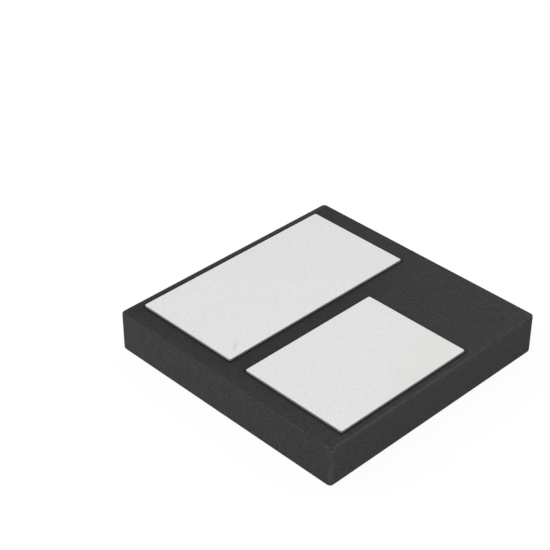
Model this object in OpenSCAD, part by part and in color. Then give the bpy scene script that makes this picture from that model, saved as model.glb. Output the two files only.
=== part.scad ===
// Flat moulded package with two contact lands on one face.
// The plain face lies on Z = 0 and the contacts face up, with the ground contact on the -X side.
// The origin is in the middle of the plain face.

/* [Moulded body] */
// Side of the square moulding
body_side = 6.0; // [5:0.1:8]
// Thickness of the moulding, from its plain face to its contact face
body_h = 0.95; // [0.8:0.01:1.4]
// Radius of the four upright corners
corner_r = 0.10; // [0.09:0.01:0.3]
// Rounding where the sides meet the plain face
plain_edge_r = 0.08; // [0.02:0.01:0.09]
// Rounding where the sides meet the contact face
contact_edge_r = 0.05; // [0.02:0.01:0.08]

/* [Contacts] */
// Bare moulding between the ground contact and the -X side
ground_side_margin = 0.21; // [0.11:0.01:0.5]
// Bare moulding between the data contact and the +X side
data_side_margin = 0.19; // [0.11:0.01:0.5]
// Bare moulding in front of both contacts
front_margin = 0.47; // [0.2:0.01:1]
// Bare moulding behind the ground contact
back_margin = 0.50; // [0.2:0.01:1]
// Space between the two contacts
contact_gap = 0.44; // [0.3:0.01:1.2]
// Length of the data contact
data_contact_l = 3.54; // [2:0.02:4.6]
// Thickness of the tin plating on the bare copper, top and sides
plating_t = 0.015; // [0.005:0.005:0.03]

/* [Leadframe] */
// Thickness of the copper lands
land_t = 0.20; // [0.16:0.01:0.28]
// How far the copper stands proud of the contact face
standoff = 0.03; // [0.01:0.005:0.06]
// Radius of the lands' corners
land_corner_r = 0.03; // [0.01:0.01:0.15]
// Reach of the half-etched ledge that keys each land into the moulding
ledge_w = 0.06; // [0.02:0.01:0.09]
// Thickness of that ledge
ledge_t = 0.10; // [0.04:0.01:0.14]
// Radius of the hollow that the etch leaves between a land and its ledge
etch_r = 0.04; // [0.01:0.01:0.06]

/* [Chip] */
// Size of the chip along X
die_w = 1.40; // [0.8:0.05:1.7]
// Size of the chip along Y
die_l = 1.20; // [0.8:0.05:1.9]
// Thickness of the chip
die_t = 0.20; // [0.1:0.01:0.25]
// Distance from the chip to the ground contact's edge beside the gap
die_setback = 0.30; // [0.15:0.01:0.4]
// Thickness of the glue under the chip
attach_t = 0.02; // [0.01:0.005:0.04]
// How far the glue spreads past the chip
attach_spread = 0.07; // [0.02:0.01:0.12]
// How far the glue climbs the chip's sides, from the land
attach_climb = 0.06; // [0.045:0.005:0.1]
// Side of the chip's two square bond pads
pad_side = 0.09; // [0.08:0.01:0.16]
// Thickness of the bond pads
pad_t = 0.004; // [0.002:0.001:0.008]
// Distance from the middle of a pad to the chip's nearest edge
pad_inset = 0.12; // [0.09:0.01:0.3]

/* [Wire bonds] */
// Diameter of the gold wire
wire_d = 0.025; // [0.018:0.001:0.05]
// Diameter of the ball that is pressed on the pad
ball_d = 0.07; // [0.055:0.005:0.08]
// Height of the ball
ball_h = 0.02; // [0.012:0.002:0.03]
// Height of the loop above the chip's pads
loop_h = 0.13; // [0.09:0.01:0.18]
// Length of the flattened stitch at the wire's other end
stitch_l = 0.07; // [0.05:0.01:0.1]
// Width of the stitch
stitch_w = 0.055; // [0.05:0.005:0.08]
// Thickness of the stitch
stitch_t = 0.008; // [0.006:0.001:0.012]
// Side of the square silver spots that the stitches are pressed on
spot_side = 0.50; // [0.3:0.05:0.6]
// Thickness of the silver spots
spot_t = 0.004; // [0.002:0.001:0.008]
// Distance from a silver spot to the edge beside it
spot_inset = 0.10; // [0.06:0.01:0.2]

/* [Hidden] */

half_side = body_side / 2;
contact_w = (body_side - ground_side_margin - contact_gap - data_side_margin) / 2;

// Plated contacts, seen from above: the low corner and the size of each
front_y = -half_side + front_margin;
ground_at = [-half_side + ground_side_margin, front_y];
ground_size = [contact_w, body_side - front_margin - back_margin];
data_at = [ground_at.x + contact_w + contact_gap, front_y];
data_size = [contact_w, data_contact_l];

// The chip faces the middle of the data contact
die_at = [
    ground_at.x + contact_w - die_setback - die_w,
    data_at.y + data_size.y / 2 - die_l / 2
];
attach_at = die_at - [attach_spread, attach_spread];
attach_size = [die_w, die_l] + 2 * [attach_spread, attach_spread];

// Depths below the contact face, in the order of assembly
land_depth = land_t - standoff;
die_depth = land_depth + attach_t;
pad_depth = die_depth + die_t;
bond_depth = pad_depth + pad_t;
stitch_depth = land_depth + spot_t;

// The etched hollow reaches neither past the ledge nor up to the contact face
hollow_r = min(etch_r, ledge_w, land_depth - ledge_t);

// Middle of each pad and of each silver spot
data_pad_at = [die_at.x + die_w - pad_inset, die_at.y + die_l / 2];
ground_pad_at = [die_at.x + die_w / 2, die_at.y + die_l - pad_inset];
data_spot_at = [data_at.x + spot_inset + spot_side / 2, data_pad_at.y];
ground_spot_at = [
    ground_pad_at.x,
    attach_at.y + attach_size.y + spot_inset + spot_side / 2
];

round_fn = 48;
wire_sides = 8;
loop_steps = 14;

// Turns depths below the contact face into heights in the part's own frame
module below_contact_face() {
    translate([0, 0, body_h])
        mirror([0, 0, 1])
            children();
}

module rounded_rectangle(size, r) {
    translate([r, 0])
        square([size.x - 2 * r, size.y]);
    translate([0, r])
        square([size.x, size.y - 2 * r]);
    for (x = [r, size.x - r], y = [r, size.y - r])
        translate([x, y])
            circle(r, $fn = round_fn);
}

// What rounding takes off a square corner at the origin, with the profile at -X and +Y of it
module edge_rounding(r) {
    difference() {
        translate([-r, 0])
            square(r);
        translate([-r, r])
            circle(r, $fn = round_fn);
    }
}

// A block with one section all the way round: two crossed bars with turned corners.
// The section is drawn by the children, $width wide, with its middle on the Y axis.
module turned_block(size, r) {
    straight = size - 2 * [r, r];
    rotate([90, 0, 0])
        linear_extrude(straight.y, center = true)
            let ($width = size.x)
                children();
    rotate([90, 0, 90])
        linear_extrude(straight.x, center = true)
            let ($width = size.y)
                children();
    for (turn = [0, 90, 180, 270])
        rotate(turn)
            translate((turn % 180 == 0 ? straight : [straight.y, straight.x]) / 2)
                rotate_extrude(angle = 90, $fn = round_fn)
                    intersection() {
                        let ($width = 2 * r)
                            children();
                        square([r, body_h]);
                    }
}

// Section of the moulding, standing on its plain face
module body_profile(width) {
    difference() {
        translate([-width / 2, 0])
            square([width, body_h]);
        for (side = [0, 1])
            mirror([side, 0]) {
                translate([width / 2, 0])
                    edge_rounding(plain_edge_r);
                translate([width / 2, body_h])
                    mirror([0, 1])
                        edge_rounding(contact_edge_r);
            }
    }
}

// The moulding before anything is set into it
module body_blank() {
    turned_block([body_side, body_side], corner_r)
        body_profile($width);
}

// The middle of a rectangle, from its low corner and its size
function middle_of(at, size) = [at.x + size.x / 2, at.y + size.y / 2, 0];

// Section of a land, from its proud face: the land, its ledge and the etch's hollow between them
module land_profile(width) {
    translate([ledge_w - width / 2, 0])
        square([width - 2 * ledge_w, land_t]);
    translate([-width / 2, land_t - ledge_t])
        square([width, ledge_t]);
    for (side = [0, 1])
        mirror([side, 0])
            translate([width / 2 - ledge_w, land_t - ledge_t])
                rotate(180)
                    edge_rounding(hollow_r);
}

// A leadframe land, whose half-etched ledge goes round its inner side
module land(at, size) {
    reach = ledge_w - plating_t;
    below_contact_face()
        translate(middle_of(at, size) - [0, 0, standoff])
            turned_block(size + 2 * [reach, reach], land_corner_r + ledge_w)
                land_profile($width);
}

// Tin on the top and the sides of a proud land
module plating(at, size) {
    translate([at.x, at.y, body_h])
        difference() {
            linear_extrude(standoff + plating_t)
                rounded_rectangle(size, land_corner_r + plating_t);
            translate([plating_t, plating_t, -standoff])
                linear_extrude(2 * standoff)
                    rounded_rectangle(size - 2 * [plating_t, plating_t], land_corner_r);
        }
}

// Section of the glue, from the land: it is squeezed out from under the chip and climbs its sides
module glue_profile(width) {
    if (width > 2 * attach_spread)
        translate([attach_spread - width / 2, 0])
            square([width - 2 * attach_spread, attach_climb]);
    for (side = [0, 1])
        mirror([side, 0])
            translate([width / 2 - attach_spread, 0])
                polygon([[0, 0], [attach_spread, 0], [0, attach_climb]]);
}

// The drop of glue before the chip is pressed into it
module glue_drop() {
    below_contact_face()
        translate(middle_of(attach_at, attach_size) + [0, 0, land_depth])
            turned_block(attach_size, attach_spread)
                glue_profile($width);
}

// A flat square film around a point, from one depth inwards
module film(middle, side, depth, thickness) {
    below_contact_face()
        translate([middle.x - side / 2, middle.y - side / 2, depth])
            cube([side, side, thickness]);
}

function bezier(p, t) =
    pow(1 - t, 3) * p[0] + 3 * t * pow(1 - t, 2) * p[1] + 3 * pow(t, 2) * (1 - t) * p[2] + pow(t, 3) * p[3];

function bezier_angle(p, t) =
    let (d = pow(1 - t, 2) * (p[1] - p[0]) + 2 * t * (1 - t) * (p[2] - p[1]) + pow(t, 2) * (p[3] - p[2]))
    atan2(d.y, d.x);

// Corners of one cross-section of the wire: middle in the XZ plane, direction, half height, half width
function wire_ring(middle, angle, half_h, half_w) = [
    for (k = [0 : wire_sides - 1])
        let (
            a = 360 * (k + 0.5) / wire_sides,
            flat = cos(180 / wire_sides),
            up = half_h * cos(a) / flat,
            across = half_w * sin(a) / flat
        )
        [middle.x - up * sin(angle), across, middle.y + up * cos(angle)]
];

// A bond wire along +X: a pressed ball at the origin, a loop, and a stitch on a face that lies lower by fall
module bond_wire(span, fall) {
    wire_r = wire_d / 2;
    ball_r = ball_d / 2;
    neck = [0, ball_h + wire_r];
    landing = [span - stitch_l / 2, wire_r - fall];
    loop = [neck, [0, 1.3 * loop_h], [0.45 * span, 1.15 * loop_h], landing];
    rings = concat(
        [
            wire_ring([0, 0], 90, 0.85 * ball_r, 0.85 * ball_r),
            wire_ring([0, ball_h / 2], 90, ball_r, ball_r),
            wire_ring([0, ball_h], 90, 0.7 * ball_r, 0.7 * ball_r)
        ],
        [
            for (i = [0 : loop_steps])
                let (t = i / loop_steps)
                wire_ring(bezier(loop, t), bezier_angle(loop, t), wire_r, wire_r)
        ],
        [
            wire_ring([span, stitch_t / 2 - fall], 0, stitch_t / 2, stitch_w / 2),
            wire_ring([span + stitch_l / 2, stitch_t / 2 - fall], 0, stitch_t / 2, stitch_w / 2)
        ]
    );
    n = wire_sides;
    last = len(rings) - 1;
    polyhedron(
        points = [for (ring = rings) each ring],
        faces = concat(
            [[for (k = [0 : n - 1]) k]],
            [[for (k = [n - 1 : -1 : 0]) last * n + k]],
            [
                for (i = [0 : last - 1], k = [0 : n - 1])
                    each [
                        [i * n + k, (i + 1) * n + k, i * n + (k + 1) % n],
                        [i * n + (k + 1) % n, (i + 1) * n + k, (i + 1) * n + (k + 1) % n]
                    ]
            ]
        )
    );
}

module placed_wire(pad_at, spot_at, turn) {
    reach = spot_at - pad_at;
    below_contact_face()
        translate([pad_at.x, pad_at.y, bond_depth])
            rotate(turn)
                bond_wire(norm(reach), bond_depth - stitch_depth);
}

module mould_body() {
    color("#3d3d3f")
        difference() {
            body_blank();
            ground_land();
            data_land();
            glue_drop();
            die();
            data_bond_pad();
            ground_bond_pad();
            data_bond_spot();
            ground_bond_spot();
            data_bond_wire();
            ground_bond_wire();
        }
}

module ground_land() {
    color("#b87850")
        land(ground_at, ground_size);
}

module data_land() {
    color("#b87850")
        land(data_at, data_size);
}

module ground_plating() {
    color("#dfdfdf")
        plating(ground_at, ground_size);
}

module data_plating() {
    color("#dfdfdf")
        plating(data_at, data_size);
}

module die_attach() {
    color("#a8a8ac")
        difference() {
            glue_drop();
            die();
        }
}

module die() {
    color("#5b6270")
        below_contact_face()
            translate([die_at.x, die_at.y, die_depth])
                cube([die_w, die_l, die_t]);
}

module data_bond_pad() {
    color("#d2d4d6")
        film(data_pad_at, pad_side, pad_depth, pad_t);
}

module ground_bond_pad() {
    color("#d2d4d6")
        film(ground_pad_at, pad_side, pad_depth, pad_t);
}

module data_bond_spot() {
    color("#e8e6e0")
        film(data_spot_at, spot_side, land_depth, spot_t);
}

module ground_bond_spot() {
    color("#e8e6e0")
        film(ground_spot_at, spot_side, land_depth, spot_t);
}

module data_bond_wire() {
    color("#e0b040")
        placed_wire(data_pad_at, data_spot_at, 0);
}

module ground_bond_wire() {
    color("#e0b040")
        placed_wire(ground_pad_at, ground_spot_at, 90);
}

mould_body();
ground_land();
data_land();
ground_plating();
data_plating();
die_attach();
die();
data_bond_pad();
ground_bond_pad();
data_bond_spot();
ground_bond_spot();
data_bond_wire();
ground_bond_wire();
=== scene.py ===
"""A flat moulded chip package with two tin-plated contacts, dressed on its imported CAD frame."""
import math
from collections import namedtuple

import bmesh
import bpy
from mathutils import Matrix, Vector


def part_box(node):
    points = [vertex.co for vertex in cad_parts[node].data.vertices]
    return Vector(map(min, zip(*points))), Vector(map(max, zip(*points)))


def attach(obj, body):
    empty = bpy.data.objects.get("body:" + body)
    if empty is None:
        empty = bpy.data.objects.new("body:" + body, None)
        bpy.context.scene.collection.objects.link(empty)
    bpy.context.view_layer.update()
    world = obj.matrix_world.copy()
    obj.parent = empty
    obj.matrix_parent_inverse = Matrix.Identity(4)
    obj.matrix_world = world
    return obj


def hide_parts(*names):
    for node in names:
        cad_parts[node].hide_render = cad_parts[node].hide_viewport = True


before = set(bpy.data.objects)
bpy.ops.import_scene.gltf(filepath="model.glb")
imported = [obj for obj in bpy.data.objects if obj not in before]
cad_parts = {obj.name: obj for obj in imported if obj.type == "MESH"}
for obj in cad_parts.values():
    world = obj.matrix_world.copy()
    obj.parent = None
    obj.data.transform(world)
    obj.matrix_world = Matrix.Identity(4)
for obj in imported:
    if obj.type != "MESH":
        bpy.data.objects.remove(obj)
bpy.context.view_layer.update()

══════

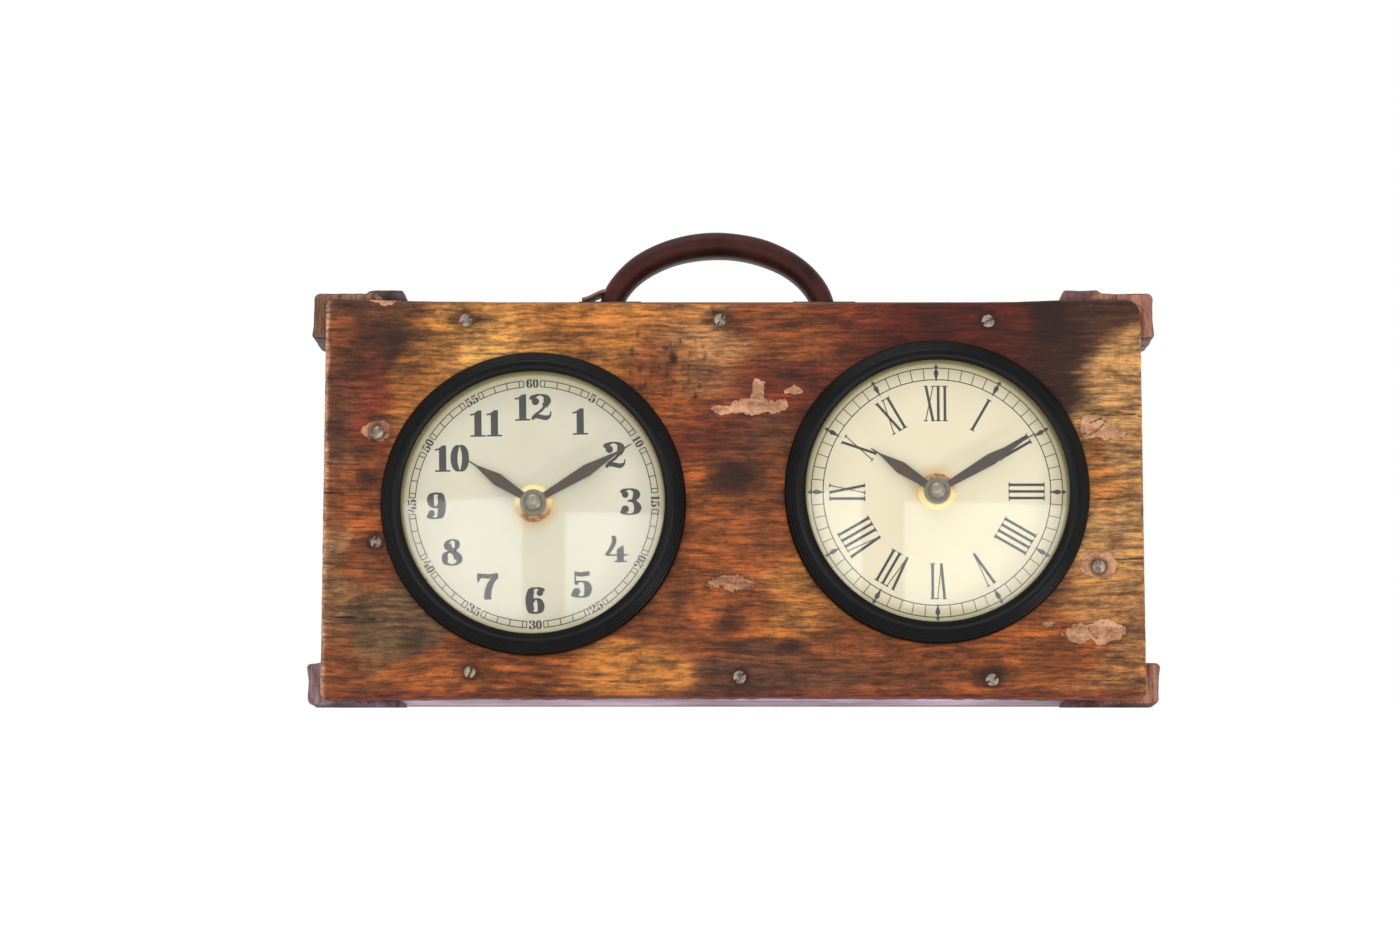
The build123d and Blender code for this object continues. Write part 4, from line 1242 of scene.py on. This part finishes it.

══════

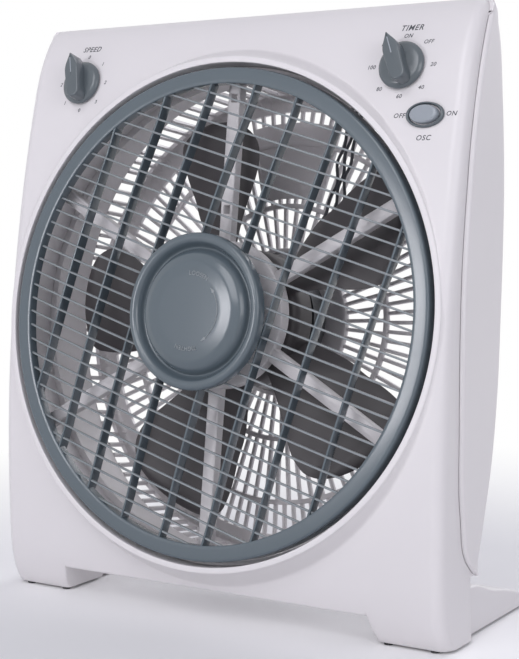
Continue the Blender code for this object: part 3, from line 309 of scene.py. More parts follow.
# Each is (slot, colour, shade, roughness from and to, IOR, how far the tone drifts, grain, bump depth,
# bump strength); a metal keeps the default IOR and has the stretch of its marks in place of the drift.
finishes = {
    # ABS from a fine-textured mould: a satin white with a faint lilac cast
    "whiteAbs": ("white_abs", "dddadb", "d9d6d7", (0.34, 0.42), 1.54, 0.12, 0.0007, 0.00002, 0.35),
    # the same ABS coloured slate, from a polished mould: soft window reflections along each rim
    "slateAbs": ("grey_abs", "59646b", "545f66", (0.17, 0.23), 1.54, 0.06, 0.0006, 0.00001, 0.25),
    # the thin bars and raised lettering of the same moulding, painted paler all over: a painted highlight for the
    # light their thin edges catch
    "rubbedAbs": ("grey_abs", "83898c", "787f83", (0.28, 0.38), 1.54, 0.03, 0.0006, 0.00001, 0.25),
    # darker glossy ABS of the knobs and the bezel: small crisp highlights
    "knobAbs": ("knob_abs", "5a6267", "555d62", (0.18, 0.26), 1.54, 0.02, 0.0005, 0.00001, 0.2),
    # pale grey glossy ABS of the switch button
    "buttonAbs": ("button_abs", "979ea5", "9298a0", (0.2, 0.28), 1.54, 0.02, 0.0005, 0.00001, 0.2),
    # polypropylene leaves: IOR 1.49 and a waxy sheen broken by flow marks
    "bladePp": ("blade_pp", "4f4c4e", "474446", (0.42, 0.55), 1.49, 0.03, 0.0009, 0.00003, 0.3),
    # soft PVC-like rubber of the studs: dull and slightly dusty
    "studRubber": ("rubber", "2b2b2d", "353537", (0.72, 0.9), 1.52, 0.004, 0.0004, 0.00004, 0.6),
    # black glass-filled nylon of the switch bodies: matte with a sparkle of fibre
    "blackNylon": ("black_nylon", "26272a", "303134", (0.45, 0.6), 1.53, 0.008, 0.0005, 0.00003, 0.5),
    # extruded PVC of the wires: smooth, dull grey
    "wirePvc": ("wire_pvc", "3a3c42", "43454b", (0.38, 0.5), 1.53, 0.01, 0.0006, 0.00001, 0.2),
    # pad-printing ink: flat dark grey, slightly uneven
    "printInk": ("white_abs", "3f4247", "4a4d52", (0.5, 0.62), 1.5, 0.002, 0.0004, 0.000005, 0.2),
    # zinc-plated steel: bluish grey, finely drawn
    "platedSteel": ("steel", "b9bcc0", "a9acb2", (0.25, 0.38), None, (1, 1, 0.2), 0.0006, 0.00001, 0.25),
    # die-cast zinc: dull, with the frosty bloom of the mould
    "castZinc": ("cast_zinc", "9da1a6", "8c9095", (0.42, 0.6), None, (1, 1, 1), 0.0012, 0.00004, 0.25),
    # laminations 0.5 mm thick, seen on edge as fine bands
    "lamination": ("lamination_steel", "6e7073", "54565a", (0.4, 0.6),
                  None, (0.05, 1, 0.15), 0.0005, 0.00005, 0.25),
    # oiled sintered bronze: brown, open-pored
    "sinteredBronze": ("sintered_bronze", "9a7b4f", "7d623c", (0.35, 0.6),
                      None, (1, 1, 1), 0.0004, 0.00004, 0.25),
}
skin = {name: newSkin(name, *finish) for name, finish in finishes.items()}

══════

**To be done**. Quote exactly the lines running from the line with "Model this object" through the line with "contact_edge_r = 0.05; // [0.02:0.01:0.08]", both ends included, and nothing more.

**Finished task**.
Model this object in OpenSCAD, part by part and in color. Then give the bpy scene script that makes this picture from that model, saved as model.glb. Output the two files only.
=== part.scad ===
// Flat moulded package with two contact lands on one face.
// The plain face lies on Z = 0 and the contacts face up, with the ground contact on the -X side.
// The origin is in the middle of the plain face.

/* [Moulded body] */
// Side of the square moulding
body_side = 6.0; // [5:0.1:8]
// Thickness of the moulding, from its plain face to its contact face
body_h = 0.95; // [0.8:0.01:1.4]
// Radius of the four upright corners
corner_r = 0.10; // [0.09:0.01:0.3]
// Rounding where the sides meet the plain face
plain_edge_r = 0.08; // [0.02:0.01:0.09]
// Rounding where the sides meet the contact face
contact_edge_r = 0.05; // [0.02:0.01:0.08]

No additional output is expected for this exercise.